Des bâtons de pluie

Dans l’être de la pluie, ce qui retient, c’est avant tout le changement d’élément, l’eau venant portée par l’air, tombant du ciel comme un don parfois exubérant mais figurant toute manne. C’est aussi la perfection selon laquelle l’Un se divise en gouttes et n’existe que par cette dispersion à la fois régulière et aléatoire, chaque goutte tombant avec toutes les autres et pourtant seule, déviant selon le clinamen puis se perdant dans le final d’une éclaboussure. Ainsi en va-t-il avec le langage, qui ne préexiste pas à la division infinie qui le forme: et si tout entier le langage est une pluie, alors chaque phrasé est une averse – une certaine quantité de sens formé comme une chute vive où chaque goutte distincte forme avec ses compagnes l’unité à recueillir. La plupart du temps, il est vrai, en pure perte, le sens ne formant qu’une vapeur ou une flaque. C’est pourquoi les livres, où le sens (ou du sens, comme on dit de la pluie) est recueilli, sont en quelque façon l’équivalent des bâtons de pluie des Indiens d’Amérique du Sud: faisant réentendre le sens, et priant pour qu’il revienne.

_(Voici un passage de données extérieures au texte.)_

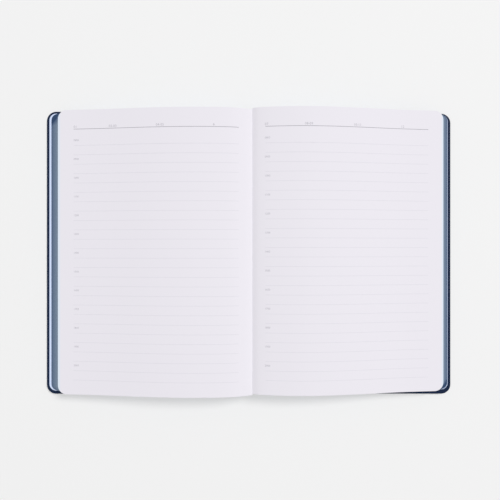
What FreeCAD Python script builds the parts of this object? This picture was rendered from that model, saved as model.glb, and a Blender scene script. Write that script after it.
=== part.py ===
import FreeCAD, Part
import math
import os

# A flexible-covered logbook lying open near its middle. Millimetres, +X to the reader's right,
# +Y to the head of the book, +Z up. The covers lie on the table at z = 0 and the origin is the
# middle of the open case. Distances named "reach" run from the opening (the gutter) outwards.

# cover
cover_width = 308.4        # open case, fore-edge to fore-edge
cover_height = 215.0       # head to tail
cover_radius = 7.2         # outer corners
cover_thick = 1.8          # wrap and board together
wrap_thick = 0.4           # floor of the cover's wrap
turn_in = 4.0              # width of the wrap's turned-in rim
endpaper_margin = 1.8      # navy border left round each pastedown
endpaper_thick = 0.2

# spine and hinges
hinge_span = 14.0          # between the two hinge lines
hinge_play = 1.1           # from a hinge line to a panel, a section or the spine strip
strip_thick = 0.3          # the wrap where it bends

# text block
fore_edge_square = 2.8     # cover showing beyond the lowest leaves at the fore-edge
head_square = 2.5          # and at the head and tail
page_radius = 6.6
gutter_x = 2.1             # the opening, right of the case's middle
left_block = 5.9           # stack of sections under the left page
right_block = 4.9          # stack of sections under the right page
section_count = 3          # on each side
slip_gap = 0.3             # between pieces that slide on each other
left_skew = 0.5            # the leaves sit a little toward the head of the case,
right_skew = 1.4           # the right half more than the left

# arched leaves at the opening
loose_leaves = 6           # under each top leaf
leaf_thick = 0.12
leaf_pitch = 0.18
top_leaf_thick = 0.2
fold_reach = 0.2           # where a top leaf starts
lining_thick = 0.5
lining_apex = 6.6

# arch of each open page: share of the leaf's width, and millimetres above its fore-edge
LEFT_ARCH = [(0.035, 4.3), (0.112, 6.5), (0.266, 7.4), (0.406, 6.9), (0.545, 5.5), (0.734, 2.8),
             (0.888, 1.0), (1.009, 0.0)]
RIGHT_ARCH = [(0.035, 4.8), (0.098, 6.5), (0.252, 7.9), (0.392, 7.2), (0.531, 5.4), (0.755, 1.9),
              (0.895, 0.7), (1.001, 0.0)]
left_fold_rise = 2.6       # the fold above each page's fore-edge
right_fold_rise = 3.6

# derived sizes
panel_inner = hinge_span / 2 + hinge_play
panel_outer = cover_width / 2
leaf_width = panel_outer - panel_inner - fore_edge_square
page_height = cover_height - 2 * head_square
inner_face = cover_thick + endpaper_thick
block_base = inner_face + endpaper_thick
SIDES = {"left": -1, "right": 1}
BLOCK = {"left": left_block, "right": right_block}
ARCH = {"left": LEFT_ARCH, "right": RIGHT_ARCH}
FOLD = {"left": left_fold_rise, "right": right_fold_rise}
SKEW = {"left": left_skew, "right": right_skew}
COVER = {"left": "front", "right": "back"}


def save(node, shape):
    shape.exportStep("parts/" + node + ".step")


def slab(x0, x1, height, z0, z1, radius, y=0.0):
    """A plate from x0 to x1, with its two corners at x1 rounded."""
    box = Part.makeBox(abs(x1 - x0), height, z1 - z0,
                       FreeCAD.Vector(min(x0, x1), y - height / 2, z0))
    corners = [e for e in box.Edges
               if abs(e.BoundBox.XMin - x1) < 1e-6 and abs(e.BoundBox.XMax - x1) < 1e-6
               and e.BoundBox.ZLength > 0.9 * (z1 - z0)]
    return box.makeFillet(radius, corners)


def cover_wrap(side):
    """The navy skin: a shallow tray whose rim is the turned-in edge."""
    s = SIDES[side]
    outer = slab(s * panel_inner, s * panel_outer, cover_height, 0, cover_thick, cover_radius)
    hollow = slab(s * (panel_inner + turn_in / 2), s * (panel_outer - turn_in),
                  cover_height - 2 * turn_in, wrap_thick, cover_thick, cover_radius - turn_in / 2)
    return outer.cut(hollow)


def cover_board(side):
    """The flexible card that fills the tray."""
    s = SIDES[side]
    return slab(s * (panel_inner + turn_in / 2), s * (panel_outer - turn_in),
                cover_height - 2 * turn_in, wrap_thick, cover_thick, cover_radius - turn_in / 2)


def pastedown(side):
    s = SIDES[side]
    return slab(s * panel_inner, s * (panel_outer - endpaper_margin),
                cover_height - 2 * endpaper_margin, cover_thick, inner_face,
                cover_radius - endpaper_margin)


def flyleaf(side):
    """The endpaper's free half, the same size as a leaf."""
    s = SIDES[side]
    return slab(s * panel_inner, s * (panel_inner + leaf_width), page_height,
                inner_face, block_base, page_radius, SKEW[side])


def slip(side):
    """How far each layer lies over the one below, so that all line up when the book shuts."""
    return (panel_inner - SIDES[side] * gutter_x - fold_reach) / section_count


def section_levels(side, n):
    """Lower and upper face of section n, counted from the cover."""
    thick = (BLOCK[side] - (section_count - 1) * slip_gap) / section_count
    low = block_base + n * (thick + slip_gap)
    return low, low + thick


def section(side, n):
    """One sewn section, lying n slips nearer the gutter than the first."""
    s = SIDES[side]
    low, high = section_levels(side, n)
    inner = panel_inner - n * slip(side)
    return slab(s * inner, s * (inner + leaf_width), page_height, low, high,
                page_radius, SKEW[side])


def sheet(side, points, thick):
    """A curved sheet whose underside runs through (reach, height) points."""
    s = SIDES[side]

    def curve(lift):
        spline = Part.BSplineCurve()
        spline.interpolate([FreeCAD.Vector(gutter_x + s * u, -page_height, z + lift)
                            for u, z in points])
        return spline.toShape()

    low, high = curve(0.0), curve(thick)
    ends = [Part.makeLine(low.valueAt(low.ParameterRange[n]), high.valueAt(high.ParameterRange[n]))
            for n in (0, 1)]
    face = Part.Face(Part.Wire([low, ends[1], high, ends[0]]))
    solid = face.extrude(FreeCAD.Vector(0, 2 * page_height, 0))
    outline = slab(gutter_x + s * points[0][0], gutter_x + s * points[-1][0], page_height,
                   0, 30, page_radius, SKEW[side])
    return solid.common(outline)


def loose_base(side):
    """Underside of the lowest loose leaf at its fore-edge."""
    return section_levels(side, section_count - 1)[1] + slip_gap


def page_points(side):
    """The open page's reach and height, from its fold to its fore-edge."""
    rim = loose_base(side) + (loose_leaves - 1) * leaf_pitch + leaf_thick + slip_gap
    points = [(share * leaf_width, rim + rise) for share, rise in ARCH[side]]
    return [(fold_reach, rim + FOLD[side])] + points


def loose_group(side):
    """Leaves that fan from the top section up to the open page."""
    page = page_points(side)
    top = loose_base(side)
    inner = slip(side) + fold_reach
    outer = inner + leaf_width
    rim, solids = page[-1][1], []
    for n in range(loose_leaves):
        share = (n + 1) / (loose_leaves + 1)
        first = inner + (page[0][0] - inner) * share
        last = outer + (page[-1][0] - outer) * share
        points = []
        for u, z in page:
            along = (u - page[0][0]) / (page[-1][0] - page[0][0])
            points.append((first + along * (last - first),
                           top + n * leaf_pitch + share * (z - rim)))
        solids.append(sheet(side, points, leaf_thick))
    return Part.makeCompound(solids)


def top_leaf(side):
    return sheet(side, page_points(side), top_leaf_thick)


def spine_wrap():
    half = hinge_span / 2 - hinge_play
    return Part.makeBox(2 * half, cover_height, wrap_thick,
                        FreeCAD.Vector(-half, -cover_height / 2, 0))


def spine_board():
    half = hinge_span / 2 - hinge_play
    return Part.makeBox(2 * half, cover_height, cover_thick - wrap_thick,
                        FreeCAD.Vector(-half, -cover_height / 2, wrap_thick))


def joint_strip(side):
    """The wrap between a panel and the spine, where the cover bends."""
    s = SIDES[side]
    near, far = hinge_span / 2 - hinge_play, panel_inner
    return Part.makeBox(far - near, cover_height, strip_thick,
                        FreeCAD.Vector(min(s * near, s * far), -cover_height / 2, 0))


def spine_lining():
    """The folded hollow between the spine board and the sewn folds."""
    half = hinge_span / 2 - hinge_play - 0.5
    peak = gutter_x - 0.8

    def line(drop):
        return [FreeCAD.Vector(-half + drop, -page_height / 2, cover_thick),
                FreeCAD.Vector(peak, -page_height / 2, lining_apex - drop),
                FreeCAD.Vector(half - drop, -page_height / 2, cover_thick)]

    outer, inner = line(0.0), line(lining_thick)
    wire = Part.makePolygon(outer + inner[::-1] + outer[:1])
    return Part.Face(wire).extrude(FreeCAD.Vector(0, page_height, 0))


def build():
    os.makedirs("parts", exist_ok=True)
    for side, cover in COVER.items():
        save(cover + "_cover_wrap", cover_wrap(side))
        save(cover + "_cover_board", cover_board(side))
        save(cover + "_pastedown", pastedown(side))
        save(cover + "_flyleaf", flyleaf(side))
        save(cover + "_joint_strip", joint_strip(side))
        for n in range(section_count):
            save(side + "_section_" + str(n + 1), section(side, n))
        save(side + "_loose_leaves", loose_group(side))
        save(side + "_page", top_leaf(side))
    save("spine_wrap", spine_wrap())
    save("spine_board", spine_board())
    save("spine_lining", spine_lining())


build()
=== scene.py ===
import math
import random

import bmesh
import bpy
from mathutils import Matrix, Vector


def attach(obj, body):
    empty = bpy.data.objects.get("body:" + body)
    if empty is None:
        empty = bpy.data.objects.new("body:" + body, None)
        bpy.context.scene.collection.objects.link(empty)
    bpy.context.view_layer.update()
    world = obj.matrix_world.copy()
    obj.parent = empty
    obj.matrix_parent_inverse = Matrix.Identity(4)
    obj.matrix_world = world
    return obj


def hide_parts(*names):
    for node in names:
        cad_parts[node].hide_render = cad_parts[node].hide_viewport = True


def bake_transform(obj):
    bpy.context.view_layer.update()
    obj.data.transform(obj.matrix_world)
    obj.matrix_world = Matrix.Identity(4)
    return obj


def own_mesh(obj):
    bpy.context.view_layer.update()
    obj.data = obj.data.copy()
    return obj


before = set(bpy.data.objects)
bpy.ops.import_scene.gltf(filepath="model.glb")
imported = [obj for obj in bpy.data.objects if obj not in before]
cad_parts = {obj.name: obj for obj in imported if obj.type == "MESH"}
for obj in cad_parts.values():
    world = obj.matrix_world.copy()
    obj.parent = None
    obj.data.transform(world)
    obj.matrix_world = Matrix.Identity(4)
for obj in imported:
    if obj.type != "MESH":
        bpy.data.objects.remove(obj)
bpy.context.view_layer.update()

# A flexible-covered logbook, open near its middle. Sizes are in millimetres and "reach" is the
# distance from the gutter outwards; finished meshes are scaled to metres.
MM = 0.001
SIDES = {"left": -1, "right": 1}
COVER_BODY = {"left": "front_cover", "right": "back_cover"}
COVER_NODE = {"left": "front", "right": "back"}

COVER_HEIGHT = 215.0
COVER_OUTER = 154.3
COVER_THICK = 1.8
COVER_RADIUS = 7.2
PANEL_INNER = 8.1
SPINE_HALF = 5.9
RIM_EASE = {"cover": 0.3, "spine": 0.4}
JOINT_OVERLAP = 0.4        # how far a joint strip runs under the spine and the cover
JOINT_LOW, JOINT_HIGH = 0.05, 0.8
JOINT_CUTS, JOINT_STEP = 9, 0.275
LINING_THICK = 0.4
LINING_PATH = [(-5.4, 1.8), (-4.6, 3.2), (-3.2, 5.0), (-1.0, 7.2), (1.3, 8.6), (2.6, 7.2),
               (3.8, 5.2), (4.8, 3.4), (5.4, 1.8)]
ENDPAPER_MARGIN = {"left": 2.15, "right": 2.4}
ENDPAPER_TOP = 2.0
LEAN = {"left": 0.0, "right": 0.8}    # how far the fore-edge lies toward the tail

GUTTER_X = 2.1
PAGE_HEIGHT = 210.0
PAGE_RADIUS = 6.6
FIRST_RADIUS = 4.8         # the lowest leaves' corners, which fan out
SKEW = {"left": 0.5, "right": 1.4}     # how far the leaves lie toward the head
FIRST_SKEW = {"left": 0.5, "right": 0.7}      # the same for the lowest leaves
ENDPAPER_SKEW = {"left": 0.5, "right": 1.2}   # and for the pastedown
BLOCK_BASE = 2.2
SECTIONS = 3
SLIP_GAP = 0.3
TOP_EXTRA = 0.25           # the top section reaches this much nearer the open page
BLOCK = {"left": 5.9, "right": 4.9}
FIRST_FOLD = {"left": 10.6, "right": 6.4}
FIRST_EDGE = {"left": 152.7, "right": 149.45}
TOP_EDGE = {"left": 143.8, "right": 143.4}
TOP_FOLD = 0.6             # the top section's fold, from the gutter
LAYERS = 6
LAYER_FILL = 0.9           # of each layer's step, so that fine lines show between leaves
LAYER_WOBBLE = 0.12
LOOSE = 16
LOOSE_FILL = 0.85
LOOSE_FOLD = 0.1
LOOSE_THICK = 0.09
LOOSE_WOBBLE = 0.1
LOOSE_CLEAR = 0.05
SHEET_INSET = 0.2          # the leaves under the open page, at the fore-edge
PAGE_THICK = 0.14
RIM = {"left": 9.72, "right": 7.8}
ARCH = {
    "left": [(0.0, 12.3), (5.0, 14.0), (16.0, 16.2), (38.1, 17.1), (58.2, 16.6), (78.1, 15.2),
             (105.2, 12.5), (127.3, 10.7), (143.8, 9.72)],
    "right": [(0.0, 12.2), (4.0, 13.8), (14.0, 15.3), (36.1, 16.6), (56.2, 15.9), (76.1, 14.1),
              (108.2, 10.3), (128.3, 8.7), (143.4, 7.8)],
}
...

Jean-Christophe Bailly, Le propre du langage, Seuil, p. 161-162

La marelle

J’imagine un lecteur (c’est facile, nous en connaissons tous, et nous lui ressemblons quelquefois), un lecteur qui ne pourrait lire qu’avec un crayon à la main: pour souligner un passage, entourer un mot, écrire dans la marge, et laisser ainsi une trace de sa présence, comme les pélerins d’autrefois déposaient une pierre sur leur passage, une pierre qu’on appelait une marelle. (…)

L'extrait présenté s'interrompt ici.